Beyond a wholesome discipline, be gentle with yourself. You are a child of the universe, no less than the trees and the stars.  You have a right to be here. Be cheerful, strive to be happy. -Desiderata

weeblewobble

  • Hero Member
  • ***
  • Posts: 3342
Re: S/O Sharing dessert - Food Dictators
« Reply #193 on: March 15, 2013, 03:32:03 PM »
I totally got Food Dictatored today by a sushi chef, but it actually worked out pretty well.  I ordered a roll but asked him to leave off the spicy tuna that was supposed to be on top of it.  Cue a flurry of confused, somewhat offended Japanese (on the chef's side) between the waitress and the chef.  He looked at me and asked, "Allergy?" I shook my head and said, "No, I just don't want it. Thank you."

He prepared my roll with a little grumbling and then a few minutes later, handed me another little plate with two bits of rice with some blowtorch-seared thin slices of meat on top of it.  It looked just like beef.  I'd ordered an appetizer involving beef, so I assumed that was what it was.  I took a big bite of the meat and realized, 1) it was NOT beef.  And 2) it was really, really good.

I asked the waitress what it was and it was seared tuna.  The chef grinned at me and said, "See?"  I took being "Dictatored" a lot better than I thought I would and burst out laughing.  I admitted that he was right, apologized for skipping the tuna and promised that I would leave the tuna on the roll when I ordered. 

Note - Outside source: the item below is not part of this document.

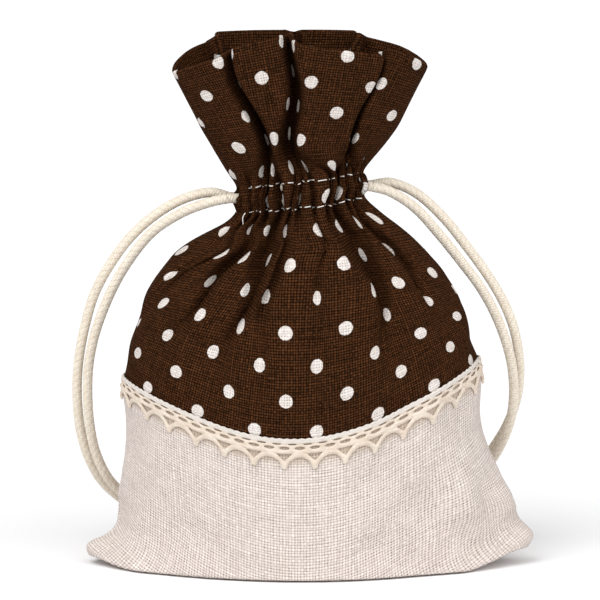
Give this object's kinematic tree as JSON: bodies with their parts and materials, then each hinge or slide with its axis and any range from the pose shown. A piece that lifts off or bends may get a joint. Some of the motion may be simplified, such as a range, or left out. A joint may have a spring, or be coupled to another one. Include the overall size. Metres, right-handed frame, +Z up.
{
  "type": "fabric gift sack",
  "caption": "Drawstring gift sack of dotted and plain linen with a lace band, a gathered neck, a flared mouth and a pair of cotton drawcords",
  "frame": {"origin": "middle of the sack's footprint, on the floor it stands on", "axes": "+X to the sack's right, +Y to its back, +Z up along its height"},
  "size_m": [0.1476, 0.0922, 0.17],
  "materials": {
    "natural_linen": "open plain weave, undyed off-white linen",
    "dotted_linen": "plain weave linen printed dark brown with round off-white dots",
    "lace_cotton": "cream cotton torchon lace with a pointed edge",
    "sewing_thread": "off-white polyester sewing thread",
    "cotton_cord": "natural braided cotton cord"
  },
  "bodies": {
    "sack": {"front_lower_panel": "natural_linen", "back_lower_panel": "natural_linen", "bottom_seam": "natural_linen", "front_upper_panel": "dotted_linen", "back_upper_panel": "dotted_linen", "front_hem_facing": "dotted_linen", "back_hem_facing": "dotted_linen", "front_join_seam": "dotted_linen", "back_join_seam": "dotted_linen", "left_side_seam": "dotted_linen", "right_side_seam": "dotted_linen", "front_lace": "lace_cotton", "back_lace": "lace_cotton", "front_lace_stitching": "sewing_thread", "back_lace_stitching": "sewing_thread", "front_channel_stitching": "sewing_thread", "back_channel_stitching": "sewing_thread", "left_cord_in_channel": "cotton_cord", "right_cord_in_channel": "cotton_cord"},
    "left_cord_inner": {"left_cord_ends": "cotton_cord"},
    "left_cord_loop": {"left_front_strand": "cotton_cord", "left_back_strand": "cotton_cord", "left_knot": "cotton_cord"},
    "right_cord_inner": {"right_cord_ends": "cotton_cord"},
    "right_cord_loop": {"right_front_strand": "cotton_cord", "right_back_strand": "cotton_cord", "right_knot": "cotton_cord"}
  },
  "joints": [
    {"name": "left_cord_pull", "type": "slide", "parent": "sack", "child": "left_cord_inner", "axis": [-1, 0, 0], "range_m": [0, 0.006]},
    {"name": "left_cord_lift", "type": "hinge", "parent": "left_cord_inner", "child": "left_cord_loop", "pos_m": [-0.0226, 0, 0.1181], "axis": [0, 1, 0], "range_deg": [0, 60]},
    {"name": "right_cord_pull", "type": "slide", "parent": "sack", "child": "right_cord_inner", "axis": [1, 0, 0], "range_m": [0, 0.006]},
    {"name": "right_cord_lift", "type": "hinge", "parent": "right_cord_inner", "child": "right_cord_loop", "pos_m": [0.0226, 0, 0.1219], "axis": [0, -1, 0], "range_deg": [0, 60]}
  ]
}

I know under normal circumstances, I wouldn't appreciate this.  But I don't think the chef was trying to trick me.  And it all turned out OK
« Last Edit: March 15, 2013, 03:34:22 PM by weeblewobble »

LadyDyani

  • Freelance Editor
  • Member
  • **
  • Posts: 522
Re: S/O Sharing dessert - Food Dictators
« Reply #194 on: March 15, 2013, 03:55:45 PM »
I totally got Food Dictatored today by a sushi chef, but it actually worked out pretty well.  I ordered a roll but asked him to leave off the spicy tuna that was supposed to be on top of it.  Cue a flurry of confused, somewhat offended Japanese (on the chef's side) between the waitress and the chef.  He looked at me and asked, "Allergy?" I shook my head and said, "No, I just don't want it. Thank you."

He prepared my roll with a little grumbling and then a few minutes later, handed me another little plate with two bits of rice with some blowtorch-seared thin slices of meat on top of it.  It looked just like beef.  I'd ordered an appetizer involving beef, so I assumed that was what it was.  I took a big bite of the meat and realized, 1) it was NOT beef.  And 2) it was really, really good.

I asked the waitress what it was and it was seared tuna.  The chef grinned at me and said, "See?"  I took being "Dictatored" a lot better than I thought I would and burst out laughing.  I admitted that he was right, apologized for skipping the tuna and promised that I would leave the tuna on the roll when I ordered. 

I know under normal circumstances, I wouldn't appreciate this.  But I don't think the chef was trying to trick me.  And it all turned out OK

I love that.  One time we were at a Greek restaurant, and the owner was walking around the dining area and talking to the customers. When he reached our table, he asked what we had ordered, chatted a bit about the food, then asked why we hadn't ordered any hummus.  When I mentioned that humus wasn't to my taste, he insisted that I may not like hummus from other restaurants, but I would like his.  Then he went to the kitchen and brought out some hummus, free of charge.  He was right, it was delicious.
English doesn't borrow from other languages, it follows them down dark alleys and beats them up and searches their pockets for loose grammar.